On April 19, 2018, in R. v. Comeau, 2018 SCC 15, the Supreme Court of Canada ruled that New Brunswick was within its rights to control the flow of beer across its provincial borders: unrestrained interprovincial free trade in Canada (at least for beer) is still a pipedream. But imbedded in the Court’s judgment were seeds that, properly fertilized and irrigated, may well grow into a more robust protection of economic union.
Mr. Comeau had decided that he wanted to bring some cheaper Quebec beer and other alcohol across the Québec/New Brunswick border. The police in New Brunswick were lying in wait for him and charged him with a violation of the New Brunswick Liquor Control Act. At trial, he challenged the constitutionality of s. 134(b) of the Liquor Control Act, arguing that it contravened s. 121 of the Constitution Act, 1867.
Section 121 provides:
All Articles of the Growth, Produce, or Manufacture of any one of the Provinces shall, from and after the Union, be admitted free into each of the other Provinces.
The Court dealt with a number of issues in its judgment. I will not discuss all of them but will highlight some of the more interesting points.
Vertical stare decisis – the requirement for lower courts to follow higher precedent
The trial judge in Comeau was faced with a long established and consistently followed decision of the Supreme Court of Canada: Gold Seal Ltd. v. Attorney General for the Province of Alberta (1921), 62 SCR 424. Gold Seal held that s. 121 only prohibited tariffs on interprovincial trade and, since s. 134(b) was in no way a tariff (it is a simply a limit on the amount of beer and other alcohol that one may bring into New Brunswick), s. 134(b) was not prohibited by the Gold Seal interpretation of s. 121. However, Mr. Comeau called an “expert” witness, a historian who testified that the Court got it wrong in and that the Fathers of Confederation had actually mean “free trade” when they said “admitted free” in s. 121.
The Court discussed the concept of stare decisis and specifically, the principle of “vertical stare decisis” [paras. 25-26]:
[25] For the stare decisis issue, we need not decide between these interpretations (although we address them later in these reasons). The trial judge’s reading of s. 121 — that it precludes any laws that impede goods crossing provincial boundaries — is incompatible with both interpretations.
[26] Common law courts are bound by authoritative precedent. This principle — stare decisis — is fundamental for guaranteeing certainty in the law. Subject to extraordinary exceptions, a lower court must apply the decisions of higher courts to the facts before it. This is called vertical stare decisis. Without this foundation, the law would be ever in flux — subject to shifting judicial whims or the introduction of new esoteric evidence by litigants dissatisfied by the status quo.

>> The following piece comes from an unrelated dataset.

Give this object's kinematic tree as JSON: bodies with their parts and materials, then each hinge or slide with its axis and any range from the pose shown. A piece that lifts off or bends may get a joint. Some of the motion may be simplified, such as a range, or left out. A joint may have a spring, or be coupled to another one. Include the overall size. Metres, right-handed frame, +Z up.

The Court noted that there is a narrow exception to this general rule of vertical stare decisis and that was when there are significant developments in the law or if there is a change in the evidence that shifts the parameters of the debate [paras. 29-32]:
[29] In Bedford, this Court held that a legal precedent “may be revisited if new legal issues are raised as a consequence of significant developments in the law, or if there is a change in the circumstances or evidence that fundamentally shifts the parameters of the debate”: para. 42. The trial judge, relying on the evidence-based exception identified in that excerpt from Bedford, held that the historical and opinion evidence he accepted “fundamentally shifts the parameters of the debate” over the correct interpretation of s. 121, referring to this Court’s treatment of the question in Gold Seal.
[30] The new evidence exception to vertical stare decisis is narrow: Bedford, at para. 44; Carter v. Canada (Attorney General), 2015 SCC 5, [2015] 1 S.C.R. 331, at para. 44. We noted in Bedford, at para. 44, that
a lower court is not entitled to ignore binding precedent, and the threshold for revisiting a matter is not an easy one to reach. . . . This balances the need for finality and stability with the recognition that when an appropriate case arises for revisiting precedent, a lower court must be able to perform its full role.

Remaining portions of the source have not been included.